Crimea Russia’s Artsakh

CRIMEA RUSSIA’S ARTSAKH

Editorial, 23 March 2014

For more than two decades Artsakh’s fate has hinged on
two contradictory international principles: the territorial
integrity of states versus the inviolable right of people for
self-determination. These two key principles are enshrined in the
United Nations charter and in a number of fundamental international
documents. Armenians don’t see a contradiction in the two schools of
thought when it comes to the status of Artsakh because they believe
that since Artsakh was illegally given to Azerbaijan, by Joseph Stalin
in the early ’20s, the territorial inviolability of Azerbaijan did
not apply when the Armenians of Artsakh declared independence. They
were merely exercising their right of self-determination.

Thus when Russian-speaking Crimeans opted for self-determination
and joined Russia, President Serge Sarkissian of Armenia recognized
the Crimean referendum within a few days. And even if Armenia hadn’t
believed in the principle of a people’s right to self-determination
or there was no Artsakh issue, Armenia had no choice but to accede
to Vladimir Putin’s wishes. That Armenia is dependent on Moscow
militarily, politically, and economically is no secret, especially
to neighboring countries such as Ukraine.
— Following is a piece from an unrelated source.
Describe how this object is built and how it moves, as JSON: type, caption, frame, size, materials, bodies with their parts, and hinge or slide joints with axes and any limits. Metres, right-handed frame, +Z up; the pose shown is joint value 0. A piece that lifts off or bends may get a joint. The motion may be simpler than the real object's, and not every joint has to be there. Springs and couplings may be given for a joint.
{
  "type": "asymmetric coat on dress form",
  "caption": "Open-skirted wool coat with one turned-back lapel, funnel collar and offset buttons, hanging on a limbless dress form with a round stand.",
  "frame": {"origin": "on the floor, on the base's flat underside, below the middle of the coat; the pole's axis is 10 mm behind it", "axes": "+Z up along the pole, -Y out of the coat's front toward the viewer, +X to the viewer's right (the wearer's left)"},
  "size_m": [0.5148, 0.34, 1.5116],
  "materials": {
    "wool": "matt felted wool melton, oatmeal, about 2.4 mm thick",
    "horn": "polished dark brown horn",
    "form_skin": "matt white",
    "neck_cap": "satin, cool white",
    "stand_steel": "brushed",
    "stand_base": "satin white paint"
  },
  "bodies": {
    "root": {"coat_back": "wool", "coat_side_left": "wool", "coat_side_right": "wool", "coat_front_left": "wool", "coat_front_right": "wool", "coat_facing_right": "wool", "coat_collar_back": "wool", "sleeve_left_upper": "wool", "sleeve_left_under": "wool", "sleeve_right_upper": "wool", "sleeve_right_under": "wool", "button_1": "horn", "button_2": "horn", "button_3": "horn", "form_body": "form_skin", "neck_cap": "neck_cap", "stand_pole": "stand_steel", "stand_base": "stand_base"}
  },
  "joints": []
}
Thus Kiev’s high dudgeon
against Armenia is ingenuous.

Soon after Sarkissian recognized the Crimean referendum to join
Russia, Kiev recalled its ambassadors from Yerevan and threatened
Ukraine/Armenia relations were about to go south. One would have
thought Kiev authorities, aware of Armenia’s circumstances and of
the centuries of friendship between the two people’s would have
been more circumspect in their condemnation. When Kazakhstanâ?”a
much-stronger state than Armenia and a Turkic country in sympathy
with the Crimean Tatarsâ?”recognized the results of the referendum,
why would Ukraine pick on tiny Armenia? As well, Kiev should remember
that despite Ukraine’s weapons sales to Azerbaijan, a country which
regularly threatens to invade Armenia, Yerevan did not complain,
let alone recall its ambassador from Ukraine.

It’s too early to determine whether the Crimea development would
buttress Artsakh’s assertion of people’s right to self-determination,
particularly when so much of international politics depends on who
has the power to get what it wants. Russia can recognize Artsakh in a
jiffy and cite the principle of self-determination. But since Russia is
concerned in NATO’s courtship of Baku, it sees no benefit in alienating
Azerbaijan to please Armenia, a small country dependent on Moscow.
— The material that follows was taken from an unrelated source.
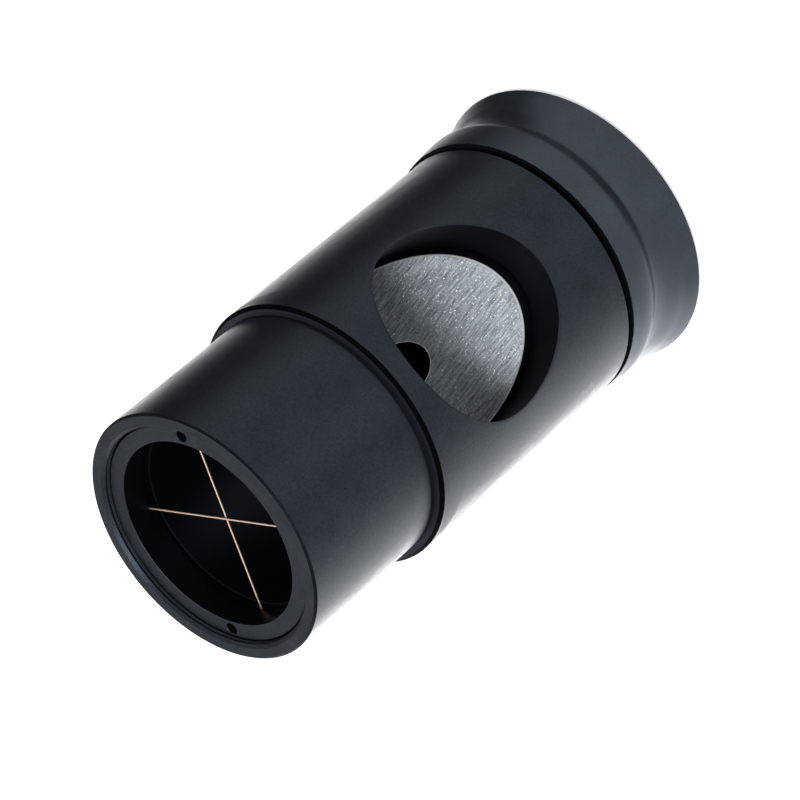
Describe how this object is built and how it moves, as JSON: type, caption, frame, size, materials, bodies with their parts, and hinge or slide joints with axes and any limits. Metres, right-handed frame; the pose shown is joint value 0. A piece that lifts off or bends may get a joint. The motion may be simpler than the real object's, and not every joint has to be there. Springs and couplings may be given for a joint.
{
  "type": "cheshire collimating eyepiece",
  "caption": "Black tubular sight tube for aligning telescope mirrors: slide-in barrel with crossed wires, round side window, slanted bright reflector with a sight hole, and a rubber eyecup.",
  "frame": {"origin": "on the tube's axis at the rim of the eyecup, the centre of the bottom of the bounding box", "axes": "+Z along the tube's axis from the eyecup towards the open end of the barrel; -Y points out of the side window"},
  "size_m": [0.037, 0.037, 0.0688],
  "materials": {
    "anodised_black": "fine-turned aluminium, satin black anodised",
    "milled_aluminium": "bare milled face with fine parallel cutter marks, the rest black anodised",
    "copper_wire": "bare drawn copper wire, slightly oxidised",
    "epoxy": "cured dark epoxy drop",
    "blackened_steel": "black-oxide steel",
    "eyecup_rubber": "moulded matte black rubber"
  },
  "bodies": {
    "tube": {"main_tube": "anodised_black", "reflector_plug": "milled_aluminium", "plug_grub_screw": "blackened_steel", "peep_cap": "anodised_black"},
    "reticle": {"reticle_carrier": "anodised_black", "cross_wire_front": "copper_wire", "cross_wire_rear": "copper_wire", "wire_bond_front_a": "epoxy", "wire_bond_front_b": "epoxy", "wire_bond_rear_a": "epoxy", "wire_bond_rear_b": "epoxy"},
    "retaining_ring": {"retaining_ring": "anodised_black"},
    "eyecup": {"eyecup": "eyecup_rubber"}
  },
  "joints": [
    {"name": "reticle_slide", "type": "slide", "parent": "tube", "child": "reticle", "axis": [0, 0, 1], "range_m": [0, 0.0033]},
    {"name": "ring_unscrew", "type": "hinge", "parent": "reticle", "child": "retaining_ring", "pos_m": [0, 0, 0.0679], "axis": [0, 0, 1], "range_deg": [0, 1980]},
    {"name": "eyecup_pull", "type": "slide", "parent": "tube", "child": "eyecup", "axis": [0, 0, -1], "range_m": [0, 0.0047]}
  ],
  "couplings": [
    {"joint": "reticle_slide", "follows": "ring_unscrew", "m_per_rad": 0.00009549}
  ]
}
The West will play similar games of self-interest: It backed
self-determination in Kosovo justifiably expecting that the
mini-state would be a Western puppet and a constant irritant
to hostile-to-the-West Serbia. Since an independent Artsakh or an
Artsakh united with Armenia is of no perceived benefit to the West,
it would let Artsakh’s remain in suspended animation.
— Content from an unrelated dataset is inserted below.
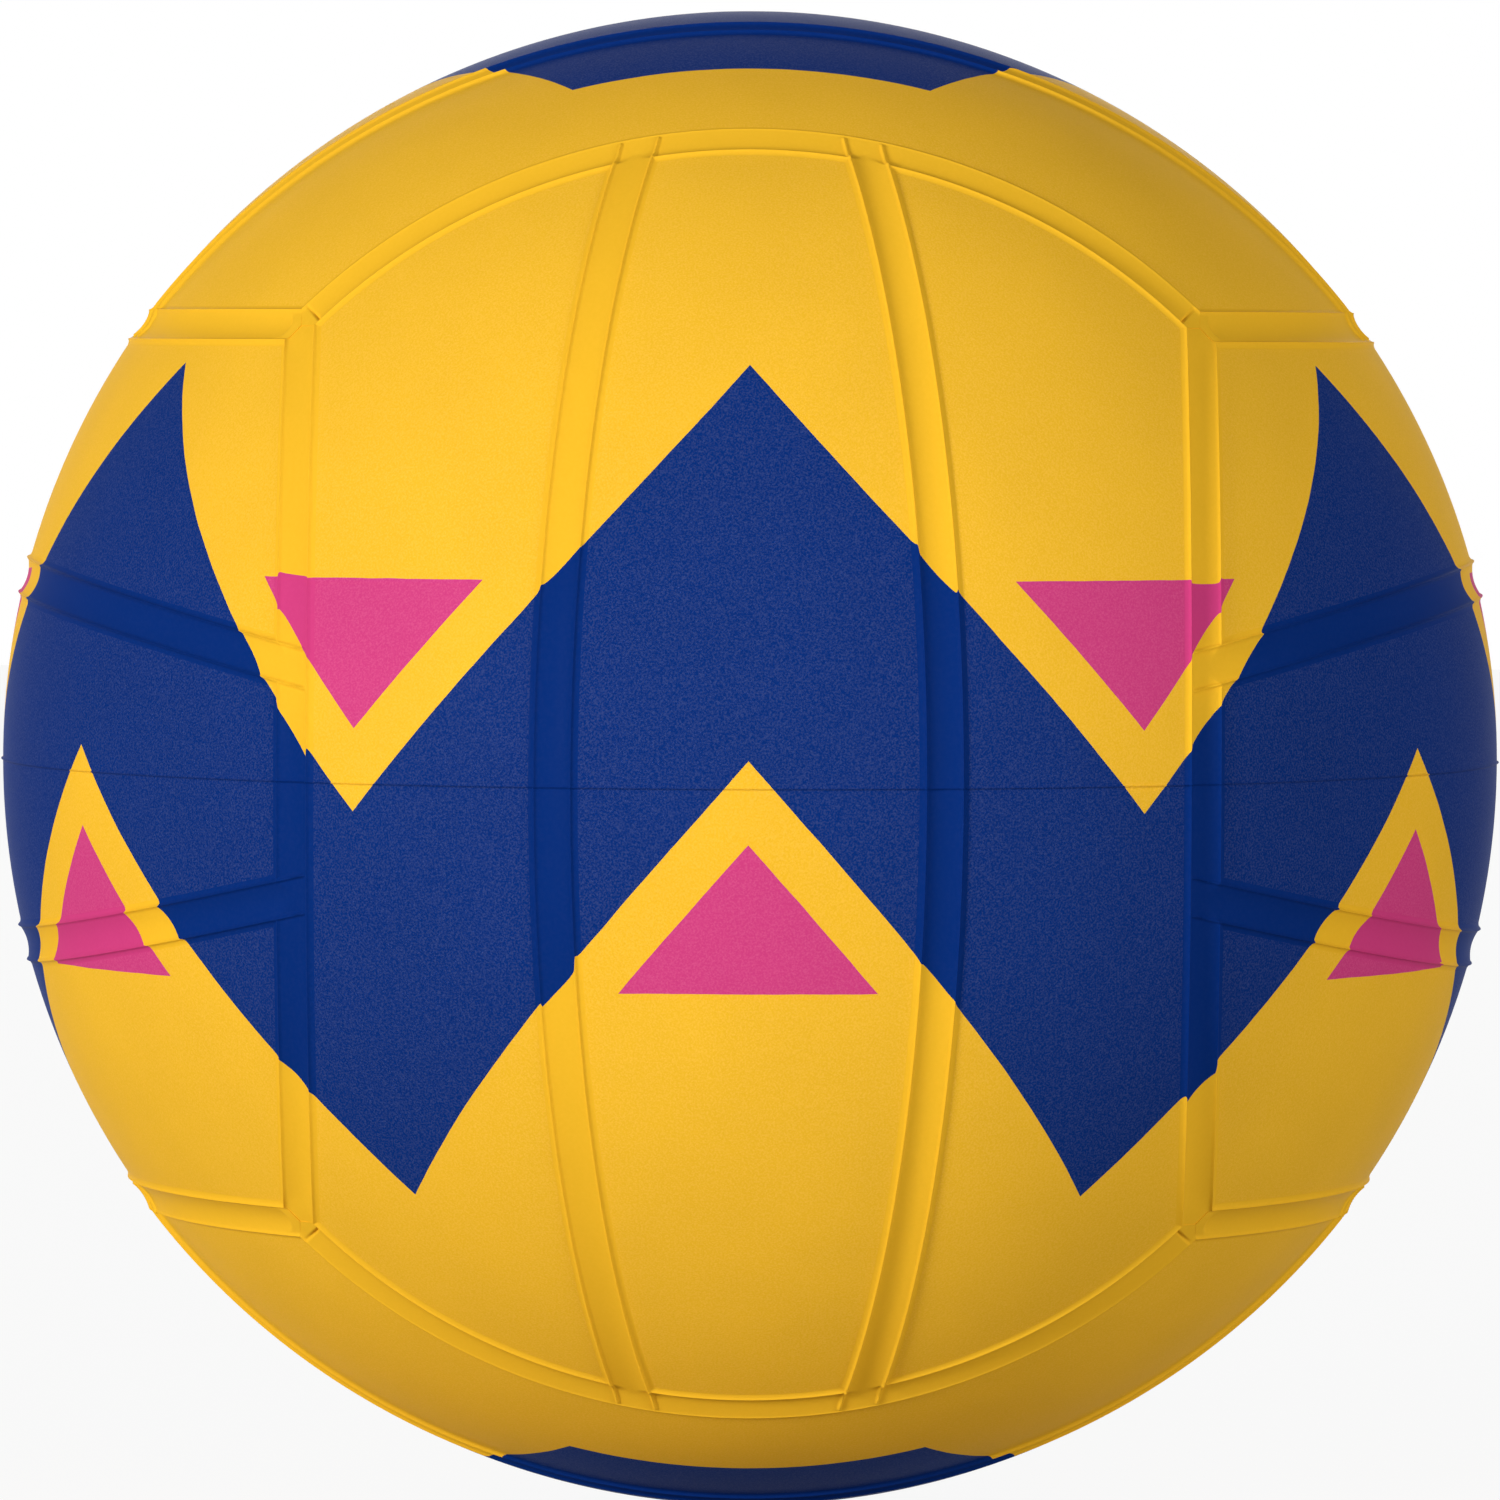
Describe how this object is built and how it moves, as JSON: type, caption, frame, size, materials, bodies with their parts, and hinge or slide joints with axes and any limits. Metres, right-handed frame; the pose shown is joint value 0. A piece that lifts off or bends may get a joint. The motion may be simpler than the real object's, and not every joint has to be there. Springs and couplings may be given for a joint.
{
  "type": "water polo ball",
  "caption": "Round inflatable rubber ball with long cover panels, raised-lip channels between them and a self-sealing needle valve at the top.",
  "frame": {"origin": "the ball's centre", "axes": "-Y is the face that looks at the viewer, with its strips upright along Z; +Z points out of the valve; +X is the viewer's right"},
  "size_m": [0.22, 0.22, 0.2199],
  "materials": {
    "cover_rubber": "matt moulded rubber, printed",
    "channel_rubber": "matt moulded rubber, printed",
    "backing_rubber": "matt",
    "nylon_thread": "wound thread set in latex",
    "butyl_bladder": "satin",
    "valve_rubber": "matt",
    "plug_rubber": "satin"
  },
  "bodies": {
    "ball": {"panel_front_left": "cover_rubber", "panel_front_middle": "cover_rubber", "panel_front_right": "cover_rubber", "panel_back_left": "cover_rubber", "panel_back_middle": "cover_rubber", "panel_back_right": "cover_rubber", "panel_left_upper": "cover_rubber", "panel_left_middle": "cover_rubber", "panel_left_lower": "cover_rubber", "panel_right_upper": "cover_rubber", "panel_right_middle": "cover_rubber", "panel_right_lower": "cover_rubber", "panel_top_front": "cover_rubber", "panel_top_middle": "cover_rubber", "panel_top_back": "cover_rubber", "panel_bottom_front": "cover_rubber", "panel_bottom_middle": "cover_rubber", "panel_bottom_back": "cover_rubber", "channel_front_left": "channel_rubber", "channel_front_right": "channel_rubber", "channel_back_left": "channel_rubber", "channel_back_right": "channel_rubber", "channel_left_top": "channel_rubber", "channel_left_bottom": "channel_rubber", "channel_right_top": "channel_rubber", "channel_right_bottom": "channel_rubber", "channel_top_front": "channel_rubber", "channel_top_back": "channel_rubber", "channel_bottom_front": "channel_rubber", "channel_bottom_back": "channel_rubber", "inner_channel_front_left": "channel_rubber", "inner_channel_front_right": "channel_rubber", "inner_channel_back_left": "channel_rubber", "inner_channel_back_right": "channel_rubber", "inner_channel_left_upper": "channel_rubber", "inner_channel_left_lower": "channel_rubber", "inner_channel_right_upper": "channel_rubber", "inner_channel_right_lower": "channel_rubber", "inner_channel_top_front": "channel_rubber", "inner_channel_top_back": "channel_rubber", "inner_channel_bottom_front": "channel_rubber", "inner_channel_bottom_back": "channel_rubber", "backing_layer": "backing_rubber", "thread_winding": "nylon_thread", "bladder": "butyl_bladder", "valve_housing": "valve_rubber"},
    "plug": {"valve_plug": "plug_rubber"}
  },
  "joints": [
    {"name": "plug_slide", "type": "slide", "parent": "ball", "child": "plug", "axis": [0, 0, 1], "range_m": [0, 0.022]}
  ]
}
Whether Artsakh becomes independent or joins Armenia depends on Baku,
but not in a martial sense. If Baku decides to go to bed with the West,
Russia will at first try to abort that plan. If it fails, it will give
up on the Azerbaijan’s rulers and punish them be recognizing Artsakh.

The story line might also change if Russian/European Union commercial
relations go into deep freeze and Germany, France, et al begin to
look for an alternative source for natural gas which they now buy from
Russia. A new natural gas source might be the Azerbaijan-Georgia-Turkey
pipeline. But the Azeri wells are now shallower than they were believed
to be a few years ago. Would the Europeans invest billions of dollars
when the well might go dry in ten to 15 years? A much richer source
is Iran. It has the second-biggest proven natural gas sources. But
Iran is in the bad books of the West, particularly that of the United
States. If Iran and the West make peace, Iranian fuel can be exported
to Europe through Syria’s Mediterranean ports. If Iran and the West
make peace, Saudi Arabia and Qatar would halt their support of the
extremist Sunnis who want to topple Assad of Syria.

The next six months would be as unpredictable and suspenseful as a
chess match between two grandmasters. In this case the chess board is
three dimensional and the players a dozen or more. Armenia will be
a pawn in the match, but being a pawn isn’t necessarily a bad thing
when you are on the side which says “Check mate.”